The inquiry heard how Mr Daily, who has been employed by the Post Office since 1979 and became a investigation manager in 2005, began investigating Mr Holmes in 2008 over the shortfalls in his accounts.
Christopher Jacobs, the solicitor representing many sub-postmasters, asked Mr Daily what he would say to Mr Holmes if he was still alive and at the inquiry.
Mr Daily said from what he had heard from last week’s Fujitsu hearing in front of MPs, that he would “have been pleased he [Mr Holmes] had been cleared from any wrongdoing”.
“Throughout all this we were told the Horizon system was robust,” he said, but added from what he knew now it was “wrong”.
“We should have not been doing any investigations whatsoever,” Mr Daily said.
Asked if he accepted any “personal responsibility” for what happened to Mr Holmes, he replied: “No, I was only doing my job.”
Earlier the inquiry heard during an interview with Mr Daily in 2008, Mr Holmes raised problems about the Horizon system being “bloody awful”. He said he had “absolutely no idea” how there was a £46,000 shortfall in his accounts, “unless it’s the Horizon that has let us down”.
Mr Holmes told Mr Daily: “I haven’t got it, it’s not in my bank account. I spent too many years in the police force seeing things go wrong to start stealing money from anybody.”
Counsel Emma Price questioned Mr Daily about the probe, including around “checks” conducted on the Horizon system. She showed a report which said the investigator had a “strong view” that Mr Holmes should be prosecuted.

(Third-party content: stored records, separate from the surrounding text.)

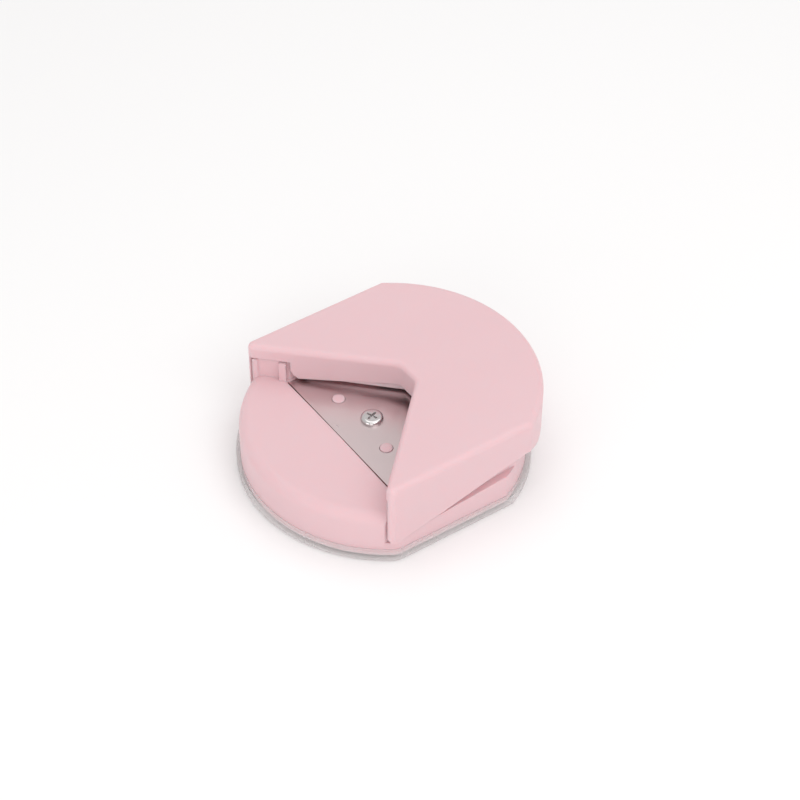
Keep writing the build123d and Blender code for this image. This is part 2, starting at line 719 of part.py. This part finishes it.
pieces = [
    bottom_tray.part, base_housing.part, die_plate.part, plate_screw.part, guide_block.part,
    guide_plate.part, guide_block_screws.part, punch.part, punch_carrier.part, punch_screw.part,
    press_lever.part, *spring_parts.values(), *pin_parts.values(),
]
os.makedirs("parts", exist_ok=True)
for piece in pieces:
    export_step(piece, f"parts/{piece.label}.step")
    print(piece.label, len(piece.solids()), round(piece.volume, 1), piece.bounding_box())
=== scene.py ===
import math

import bpy
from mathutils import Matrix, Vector


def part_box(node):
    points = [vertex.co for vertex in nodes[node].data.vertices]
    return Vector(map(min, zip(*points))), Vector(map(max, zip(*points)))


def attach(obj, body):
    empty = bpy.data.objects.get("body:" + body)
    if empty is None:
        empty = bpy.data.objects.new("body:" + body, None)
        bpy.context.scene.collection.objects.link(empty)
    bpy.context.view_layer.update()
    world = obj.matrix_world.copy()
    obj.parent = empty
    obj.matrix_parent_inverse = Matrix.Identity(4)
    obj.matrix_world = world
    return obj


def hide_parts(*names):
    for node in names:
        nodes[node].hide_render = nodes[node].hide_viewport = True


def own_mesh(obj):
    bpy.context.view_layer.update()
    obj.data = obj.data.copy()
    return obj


# Looks, light and camera for the corner rounder, in metres and in the frame of the CAD:
# X is right, +Y is the press end, -Y is the round nose, and the tray underside is at z = 0.

MM = 0.001

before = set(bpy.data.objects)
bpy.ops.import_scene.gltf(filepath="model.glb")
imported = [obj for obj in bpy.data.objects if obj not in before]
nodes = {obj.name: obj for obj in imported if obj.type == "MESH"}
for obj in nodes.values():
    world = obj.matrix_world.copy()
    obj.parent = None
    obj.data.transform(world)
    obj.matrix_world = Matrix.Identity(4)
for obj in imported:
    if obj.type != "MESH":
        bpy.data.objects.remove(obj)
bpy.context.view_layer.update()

# ---------------------------------------------------------------- materials
noise_low = 0.3             # most of a noise lies between these two
noise_high = 0.7
noise_roughness = 0.55
bevel_samples = 6
plastic_grain_depth = 0.04 * MM
steel_line_depth = 0.02 * MM

plastic_grain = 0.04        # strength of the spark-eroded grain
plastic_subsurface = 0.4
plastic_subsurface_radius = (1.6 * MM, 0.7 * MM, 0.7 * MM)   # red light travels furthest
plastic_roughness_swing = 0.03

tray_grain = 0.06
tray_edge = 0.25            # mm
tray_facing_blend = 0.35
tray_clear_tint = (0.97, 0.97, 0.97, 1)


def new_material(name):
    """An empty node material with its output node."""
    mat = bpy.data.materials.new(name)
    mat.use_nodes = True
    tree = mat.node_tree
    tree.nodes.clear()
    out = tree.nodes.new("ShaderNodeOutputMaterial")
    return mat, tree, out


def add_node(tree, kind, inputs=None, **settings):
    """A node with its settings and input values; a value can be another node's socket."""
    node = tree.nodes.new(kind)
    for key, value in settings.items():
        setattr(node, key, value)
    for key, value in (inputs or {}).items():
        if isinstance(value, bpy.types.NodeSocket):
            tree.links.new(value, node.inputs[key])
        else:
            node.inputs[key].default_value = value
    return node


def noise(tree, scale, detail, stretch=(1, 1, 1)):
    """Object-space noise, scale in features per metre."""
    coord = add_node(tree, "ShaderNodeTexCoord")
    mapping = add_node(
        tree, "ShaderNodeMapping",
        {"Vector": coord.outputs["Object"], "Scale": stretch},
    )
    texture = add_node(
        tree, "ShaderNodeTexNoise",
        {"Vector": mapping.outputs[0], "Scale": scale, "Detail": detail,
         "Roughness": noise_roughness},
    )
    return texture.outputs["Fac"]


def map_range(tree, value, from_low, from_high, to_low, to_high):
    """Maps from_low..from_high of a value to to_low..to_high, and clamps it."""
    node = add_node(
        tree, "ShaderNodeMapRange",
        {"Value": value, "From Min": from_low, "From Max": from_high,
         "To Min": to_low, "To Max": to_high},
    )
    return node.outputs["Result"]


def spread(tree, value, low, high):
    """Maps the middle of a noise to low..high."""
    return map_range(tree, value, noise_low, noise_high, low, high)


def mix_colours(tree, factor, first, second):
    """A colour that goes from first to second with the factor."""
    node = add_node(
        tree, "ShaderNodeMix", {"Factor": factor, "A": first, "B": second}, data_type="RGBA",
    )
    return node.outputs["Result"]


def relief(tree, height, strength, depth, edge):
    """A normal with rounded edges (edge in mm) and the height as fine relief."""
    rounded = add_node(tree, "ShaderNodeBevel", {"Radius": edge * MM}, samples=bevel_samples)
    bump = add_node(
        tree, "ShaderNodeBump",
        {"Strength": strength, "Distance": depth, "Height": height,
         "Normal": rounded.outputs[0]},
    )
    return bump.outputs[0]


def moulded_plastic(name, colour, deep, roughness, edge):
    """Satin moulded plastic: spark-eroded grain, faint flow tone, softened edges."""
    mat, tree, out = new_material(name)
    tone = noise(tree, 60, 4)
    flow = noise(tree, 25, 2, (1, 0.35, 1))
    grain = noise(tree, 9000, 2)
    shader = add_node(
        tree, "ShaderNodeBsdfPrincipled",
        {"Base Color": mix_colours(tree, spread(tree, flow, 0.0, 1.0), colour, deep),
         "Roughness": spread(tree, tone, roughness - plastic_roughness_swing,
                             roughness + plastic_roughness_swing),
         "IOR": 1.5, "Specular IOR Level": 0.42,
         "Normal": relief(tree, grain, plastic_grain, plastic_grain_depth, edge),
         "Subsurface Weight": plastic_subsurface,
         "Subsurface Radius": plastic_subsurface_radius, "Subsurface Scale": 1.0},
    )
    tree.links.new(shader.outputs[0], out.inputs["Surface"])
    return mat


def frosted_plastic(name, colour, outline_shade_colour):
    """Clear tray plastic: see-through face on, veiled at grazing angles, where painted shade
    turns its colour grey along the outline.
    """
    mat, tree, out = new_material(name)
    tone = noise(tree, 120, 3)
    grain = noise(tree, 7000, 2)
    normal = relief(tree, grain, tray_grain, plastic_grain_depth, tray_edge)
    layer = add_node(
        tree, "ShaderNodeLayerWeight", {"Blend": tray_facing_blend, "Normal": normal},
    )
    facing = layer.outputs["Facing"]
    # painted shade: towards grazing angles the colour goes to the dark grey of the tray's
    # outline shade
    outline_shade = map_range(tree, facing, 0.55, 0.95, 0.0, 1.0)
    veil = map_range(tree, facing, 0.0, 0.9, 0.08, 0.62)
    solid = add_node(
        tree, "ShaderNodeBsdfPrincipled",
        {"Base Color": mix_colours(tree, outline_shade, colour, outline_shade_colour), "IOR": 1.49,
         "Normal": normal, "Roughness": spread(tree, tone, 0.22, 0.32)},
    )
    clear = add_node(tree, "ShaderNodeBsdfTransparent", {"Color": tray_clear_tint})
    mix = add_node(tree, "ShaderNodeMixShader", {"Fac": veil})
    tree.links.new(clear.outputs[0], mix.inputs[1])
    tree.links.new(solid.outputs[0], mix.inputs[2])
    tree.links.new(mix.outputs[0], out.inputs["Surface"])
    return mat


def ground_steel(name, colour, roughness, stretch=(1, 1, 1), edge=0.08, anisotropy=0.4,
                 line_scale=2500, line_strength=0.10, streak=0.05):
    """Steel with fine grinding lines, long where stretch is small, and soft edge glints."""
    mat, tree, out = new_material(name)
    lines = noise(tree, line_scale, 3, stretch)
    smudge = noise(tree, 220, 4)
    rough = add_node(
        tree, "ShaderNodeMath",
        {0: spread(tree, lines, roughness - streak, roughness + streak),
         1: spread(tree, smudge, -0.03, 0.05)},
        operation="ADD",
    )
    shader = add_node(
        tree, "ShaderNodeBsdfPrincipled",
        {"Base Color": colour, "Metallic": 1.0, "Roughness": rough.outputs[0],
         "Anisotropic": anisotropy,
         "Normal": relief(tree, lines, line_strength, steel_line_depth, edge)},
    )
    tree.links.new(shader.outputs[0], out.inputs["Surface"])
    return mat


pink = moulded_plastic(
    "pink_abs_satin", (0.78, 0.545, 0.575, 1), (0.765, 0.525, 0.555, 1), 0.46, edge=0.30,
)
# Lighter copy of the housing pink for the guide block: painted light that brightens its
# face, which sits in shade under the lever's V wall.
pink_painted_light = moulded_plastic(
    "pink_abs_inner", (0.93, 0.69, 0.72, 1), (0.91, 0.67, 0.70, 1), 0.5, edge=0.12,
)
acetal = moulded_plastic(
    "natural_acetal", (0.80, 0.79, 0.76, 1), (0.77, 0.76, 0.73, 1), 0.38, edge=0.12,
)
# The second colour is painted shade for the tray's dark outline.
tray_plastic = frosted_plastic("frosted_tray", (0.93, 0.89, 0.89, 1), (0.30, 0.27, 0.27, 1))
# The die plate is steel grey with a pink cast that is painted reflection of the pink housing
# around it.
plate_steel = ground_steel(
    "die_plate_steel", (0.65, 0.55, 0.555, 1), 0.31, stretch=(0.03, 1, 1),
    line_scale=700, line_strength=0.003, streak=0.02,
)
blade_steel = ground_steel("blade_steel", (0.62, 0.62, 0.63, 1), 0.25, stretch=(1, 1, 0.03))
screw_steel = ground_steel(
    "screw_plating", (0.68, 0.66, 0.66, 1), 0.16, edge=0.06, anisotropy=0.0, line_scale=900,
)
spring_steel = ground_steel(
    "spring_wire", (0.55, 0.55, 0.57, 1), 0.28, stretch=(1, 1, 0.1), edge=0.02,
    anisotropy=0.2, line_scale=1800,
)

looks = {
    "base_housing": pink, "press_lever": pink, "guide_block": pink_painted_light,
    "bottom_tray": tray_plastic, "die_plate": plate_steel, "guide_plate": blade_steel,
    "punch": blade_steel, "plate_screw": screw_steel, "guide_block_screws": screw_steel,
    "punch_screw": screw_steel, "hinge_pin_left": screw_steel,
    "hinge_pin_right": screw_steel, "punch_carrier": acetal,
}
for node_name, mat in looks.items():
    for slot in nodes[node_name].material_slots:
        slot.material = mat

# ---------------------------------------------------------------- return springs
wire_radius = 0.2 * MM
open_turns = 5.0
closed_turns = 1.0          # at each end, lying on each other
closed_pitch = 2.05 * wire_radius
points_per_turn = 36


def coil_spring(name, node_name):
    """A compression coil with closed ends that fills the CAD node's box."""
    low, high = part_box(node_name)
    x = (low[0] + high[0]) / 2
    y = (low[1] + high[1]) / 2
    radius = (high[0] - low[0]) / 2 - wire_radius
    z0 = low[2] + wire_radius
    z1 = high[2] - wire_radius
    closed_height = closed_pitch * closed_turns
    total = open_turns + 2 * closed_turns
    steps = int(total * points_per_turn)
    curve = bpy.data.curves.new(name, "CURVE")
    curve.dimensions = "3D"
    curve.bevel_depth = wire_radius
    curve.bevel_resolution = 4
    curve.use_fill_caps = True
    spline = curve.splines.new("POLY")
    spline.points.add(steps)
    for i in range(steps + 1):
        turn = total * i / steps
        if turn < closed_turns:
            z = z0 + closed_pitch * turn
        elif turn > total - closed_turns:
            z = z1 - closed_pitch * (total - turn)
        else:
            run = (turn - closed_turns) / open_turns
            z = z0 + closed_height + run * (z1 - z0 - 2 * closed_height)
        angle = 2 * math.pi * turn
        spline.points[i].co = (
            x + radius * math.cos(angle), y + radius * math.sin(angle), z, 1,
        )
    obj = bpy.data.objects.new(name, curve)
    bpy.context.scene.collection.objects.link(obj)
    bpy.context.view_layer.objects.active = obj
    obj.select_set(True)
    bpy.ops.object.convert(target="MESH")
    obj.select_set(False)
    for polygon in obj.data.polygons:
        polygon.use_smooth = True
    obj.data.materials.append(spring_steel)
    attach(obj, "base")
    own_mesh(obj)
    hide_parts(node_name)


coil_spring("coil_left", "return_spring_left")
coil_spring("coil_right", "return_spring_right")

# ---------------------------------------------------------------- studio
floor_size = 6.0
floor_drop = 0.05 * MM      # keeps the floor clear of the tray underside
floor_colour = (0.95, 0.95, 0.95, 1)
world_colour = (1.0, 0.985, 0.98, 1)
world_strength = 0.72

floor_mat, floor_tree, floor_out = new_material("studio_floor")
floor_shader = add_node(
    floor_tree, "ShaderNodeBsdfPrincipled",
    {"Base Color": floor_colour, "Roughness": 0.9, "Specular IOR Level": 0.1},
)
floor_tree.links.new(floor_shader.outputs[0], floor_out.inputs["Surface"])
bpy.ops.mesh.primitive_plane_add(size=floor_size, location=(0, 0, -floor_drop))
floor = bpy.context.object
floor.name = "studio_floor"
floor.data.materials.append(floor_mat)


def area_light(name, place, target_height, size, power):
    """A square soft box aimed at a point on the object's axis."""
    data = bpy.data.lights.new(name, "AREA")
    data.shape = "SQUARE"
    data.size = size
    data.energy = power
    light = bpy.data.objects.new(name, data)
    light.location = place
    aim = Vector((0, 0, target_height)) - Vector(place)
    light.rotation_euler = aim.to_track_quat("-Z", "Y").to_euler()
    bpy.context.scene.collection.objects.link(light)


area_light("key_soft_box", (0.35, 0.05, 0.42), 0.01, size=0.35, power=0.57)
area_light("top_soft_box", (-0.05, 0.10, 0.60), 0.01, size=0.6, power=0.90)
area_light("low_front_fill", (0.12, -0.48, 0.12), 0.012, size=0.2, power=0.22)
area_light("notch_fill", (0.32, -0.25, 0.19), 0.012, size=0.2, power=0.16)

world = bpy.data.worlds.new("studio")
world.use_nodes = True
background = world.node_tree.nodes["Background"]
background.inputs["Color"].default_value = world_colour
background.inputs["Strength"].default_value = world_strength
bpy.context.scene.world = world
bpy.context.scene.view_settings.view_transform = "Standard"
bpy.context.scene.view_settings.look = "None"

# ---------------------------------------------------------------- camera
# Fitted to the outline of the object in the photograph.
camera_azimuth = math.radians(55.9)
camera_elevation = math.radians(43.05)
camera_distance = 0.4
aim_point = Vector((0, 0, 0.009))
sensor_width = 36           # mm
focal_length = 91.8         # mm
shift_x = 0.0151
shift_y = 0.0228
clip_start = 0.01

towards_camera = Vector((
    math.sin(camera_azimuth) * math.cos(camera_elevation),
    -math.cos(camera_azimuth) * math.cos(camera_elevation),
    math.sin(camera_elevation),
))
cam_data = bpy.data.cameras.new("camera")
cam_data.sensor_width = sensor_width
cam_data.lens = focal_length
cam_data.shift_x = shift_x
cam_data.shift_y = shift_y
cam_data.clip_start = clip_start
cam = bpy.data.objects.new("camera", cam_data)
cam.location = aim_point + towards_camera * camera_distance
cam.rotation_euler = (-towards_camera).to_track_quat("-Z", "Y").to_euler()
bpy.context.scene.collection.objects.link(cam)
bpy.context.scene.camera = cam
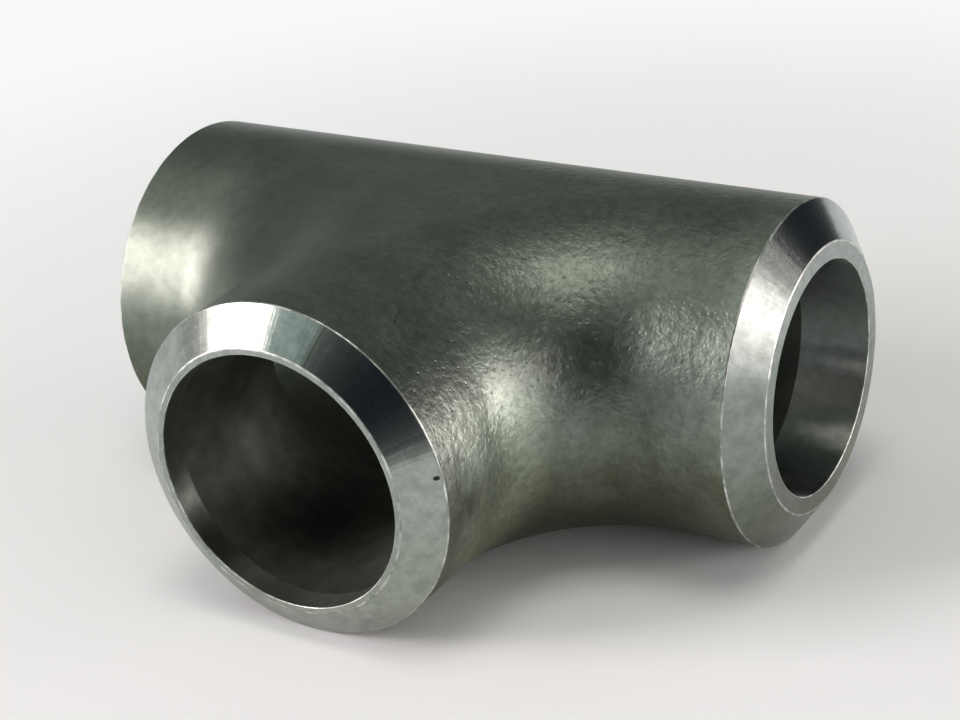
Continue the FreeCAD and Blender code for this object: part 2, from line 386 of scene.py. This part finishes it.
def turned_material(name, axis, roughness, anisotropy, feed_depth, dark, light, foot):
    """Steel fresh from the lathe: bright, with fine rings round the axis, so that light lies on
    it in sharp wedges, and grey where it has stood since. The last value paints shade on its low
    side, darker and browner."""
    material, tree = start_material(name)
    place = node(tree, "ShaderNodeTexCoord").outputs["Object"]
    across = node(tree, "ShaderNodeVectorMath", {0: place, 1: axis}, operation="CROSS_PRODUCT")
    radius = node(tree, "ShaderNodeVectorMath", {0: across.outputs["Vector"]}, operation="LENGTH")
    along = node(tree, "ShaderNodeVectorMath", {0: place, 1: axis}, operation="DOT_PRODUCT")
    # Gloss spreads across the rings: along the slope of a bevel, along a bore, out over a face.
    radial = node(tree, "ShaderNodeVectorMath", {
        0: axis, 1: across.outputs["Vector"]}, operation="CROSS_PRODUCT")
    radial = node(tree, "ShaderNodeVectorMath", {0: radial.outputs["Vector"]},
                  operation="NORMALIZE")
    slope = node(tree, "ShaderNodeVectorMath", {0: axis, 1: radial.outputs["Vector"]},
                 operation="SUBTRACT")
    # Feed marks 0.3 mm apart, on a bevel, in a bore and on a face alike.
    feed = node(tree, "ShaderNodeMath", {
        0: radius.outputs["Value"], 1: along.outputs["Value"]}, operation="SUBTRACT")
    feed = node(tree, "ShaderNodeMath", {0: feed.outputs["Value"], 1: 1 / (0.3 * MM)},
                operation="MULTIPLY")
    feed = node(tree, "ShaderNodeTexNoise", {
        "W": feed.outputs["Value"], "Scale": 1.0, "Detail": 2.0}, noise_dimensions="1D")
    # Chatter: flats about three degrees wide, which run straight across the rings.
    chatter = node(tree, "ShaderNodeTexNoise", {
        "Vector": radial.outputs["Vector"], "Scale": 16.0, "Detail": 2.0, "Roughness": 0.6})
    chatter = node(tree, "ShaderNodeMath", {0: chatter.outputs["Fac"], 1: 0.02 * MM},
                   operation="MULTIPLY")
    height = node(tree, "ShaderNodeMath", {
        0: feed.outputs["Fac"], 1: feed_depth, 2: chatter.outputs["Value"]},
        operation="MULTIPLY_ADD")
    bump = node(tree, "ShaderNodeBump", {
        "Height": height.outputs["Value"], "Strength": 1.0, "Distance": 1.0})

    # Handling and air leave a fine cloudy grey, 1 to 2 mm across.
    cloud = node(tree, "ShaderNodeTexNoise", {
        "Vector": place, "Scale": 1 / (1.6 * MM), "Detail": 4.0, "Roughness": 0.65})
    tone = node(tree, "ShaderNodeValToRGB", {"Fac": cloud.outputs["Fac"]})
    tone.color_ramp.elements[0].position = 0.34
    tone.color_ramp.elements[0].color = colour(dark)
    tone.color_ramp.elements[1].position = 0.62
    tone.color_ramp.elements[1].color = colour(light)
    # The low side of the rim is painted darker and browner: painted shade.
    low = node(tree, "ShaderNodeSeparateXYZ", {"Vector": place})
    low = node(tree, "ShaderNodeMapRange", {
        "Value": low.outputs["Z"], "From Min": 6 * MM, "From Max": -14 * MM,
        "To Min": 0.0, "To Max": 1.0})
    stain = node(tree, "ShaderNodeMix", {
        "Factor": low.outputs["Result"], "A": (1.0, 1.0, 1.0), "B": foot}, data_type="VECTOR")
    paint = node(tree, "ShaderNodeVectorMath", {
        0: tone.outputs["Color"], 1: stain.outputs["Result"]}, operation="MULTIPLY")
    # Here and there a fine curved scratch, where the grey is light.
    line = node(tree, "ShaderNodeTexNoise", {
        "Vector": place, "Scale": 1 / (5 * MM), "Detail": 0.0})
    line = node(tree, "ShaderNodeMath", {0: line.outputs["Fac"], 1: 0.5, 2: 0.004},
                operation="COMPARE")
    clean = node(tree, "ShaderNodeMath", {0: cloud.outputs["Fac"], 1: 0.52},
                 operation="GREATER_THAN")
    scratch = node(tree, "ShaderNodeMath", {
        0: line.outputs["Value"], 1: clean.outputs["Value"]}, operation="MULTIPLY")
    rough = node(tree, "ShaderNodeMapRange", {
        "Value": cloud.outputs["Fac"], "From Min": 0.3, "From Max": 0.7,
        "To Min": roughness * 1.06, "To Max": roughness * 0.95})
    rough = node(tree, "ShaderNodeMath", {
        0: scratch.outputs["Value"], 1: 0.05, 2: rough.outputs["Result"]},
        operation="MULTIPLY_ADD")
    shader = node(tree, "ShaderNodeBsdfPrincipled", {
        "Base Color": paint.outputs["Vector"], "Metallic": 1.0,
        "Roughness": rough.outputs["Value"], "Anisotropic": anisotropy,
        "Normal": bump.outputs["Normal"], "Tangent": slope.outputs["Vector"]})
    node(tree, "ShaderNodeOutputMaterial", {"Surface": shader.outputs["BSDF"]})
    return material


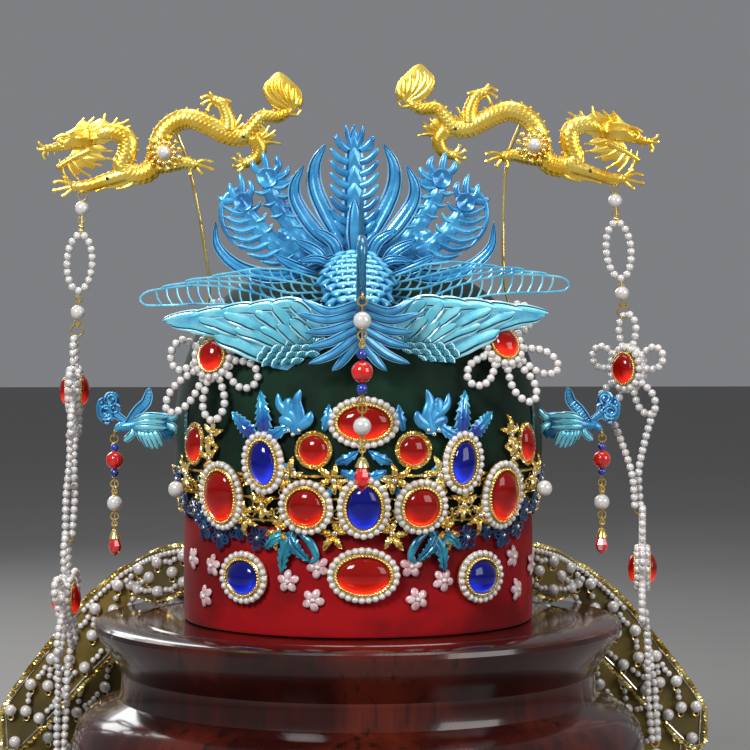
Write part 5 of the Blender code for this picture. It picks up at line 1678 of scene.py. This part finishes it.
# Where the sprigs are: azimuth, height and turn.
GOLD_SPRIGS = [
    (-50, 88, -14), (-49, 100, 10), (50, 88, 14), (49, 100, -10), (-8.5, 80, -50), (8.5, 80, 50),
    (-8.5, 53, 214), (8.5, 53, 146), (-30.5, 67, 0), (30.5, 67, 0), (-26, 54, 190), (26, 54, 170),
    (-22, 82, 20), (22, 82, -20), (-62, 80, -20), (62, 80, 20), (-37, 61, 180), (37, 61, 180),
]
BELT_HEIGHTS, BELT_HALF_ANGLE = (58.6, 70.0, 81.4), 83.0
BIRD_HEIGHT, BIRD_BACK, BIRD_EYELET = 102.0, -18.0, (31.8, 0, -3.4)
BIRD_BODY = [
    (0, 0.4, 6.3, 1.2), (8, 0.6, 7, 4.2), (17, 1, 5.8, 4.2), (23.5, 0.6, 3.2, 3), (28.5, 0.2, 2.2, 2.2),
    (31.8, -2, 1.1, 1.1),
]
BIRD_SKIRT = [
    (22, -0.6, 22.6, -3.6, 26.6, -7.0), (19, -1, 18, -4, 16.6, -7.4), (18, 0, 16, -5, 14.2, -10.2),
    (16.4, 0, 14, -5, 11.6, -11), (14.6, 0, 11.6, -5, 9.2, -11), (12.6, 0, 9.4, -4, 6.8, -9.6),
    (4, 2, 0.6, 0, -1.0, -3.0), (4, 5, 0.4, 6, -1.6, 9.0),
]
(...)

Mr Daily confirmed that there was no material related to checks on the Horizon software in the Post Office’s case. He admitted that was a “failure in disclosure”.
He also said he did not believe he knew of any other complaints about Horizon in other branches, adding that Mr Holmes’ interview was “probably the first time” he had heard of anyone mentioning problems with it.
He later said the Post Office “constantly” told investigators that the Horizon system was “robust”, but said he could not remember when he was first given the messages by his bosses.
‘Fanciful to think Horizon at fault?’
Sir Wyn Williams, chair of the inquiry quizzed Mr Daily over his investigation after he said it did not cross his mind that the missing money from Mr Holmes’ accounts could have been as a result of Horizon.
“Did you think it was so fanciful that it wasn’t even worth bothering to look at it?” Sir Wyn said.
Mr Daily said: “No that wasn’t the case, sir.”
Sir Wyn then asked: “No – so what did you do in the absence of any success in discovering the whereabouts of the money, what did you do to investigate whether in fact there had been a loss?”
“I’m not really sure how to answer that, sir,” Mr Daily replied before saying: “We interviewed Mr Holmes, he admitted to false accounting”.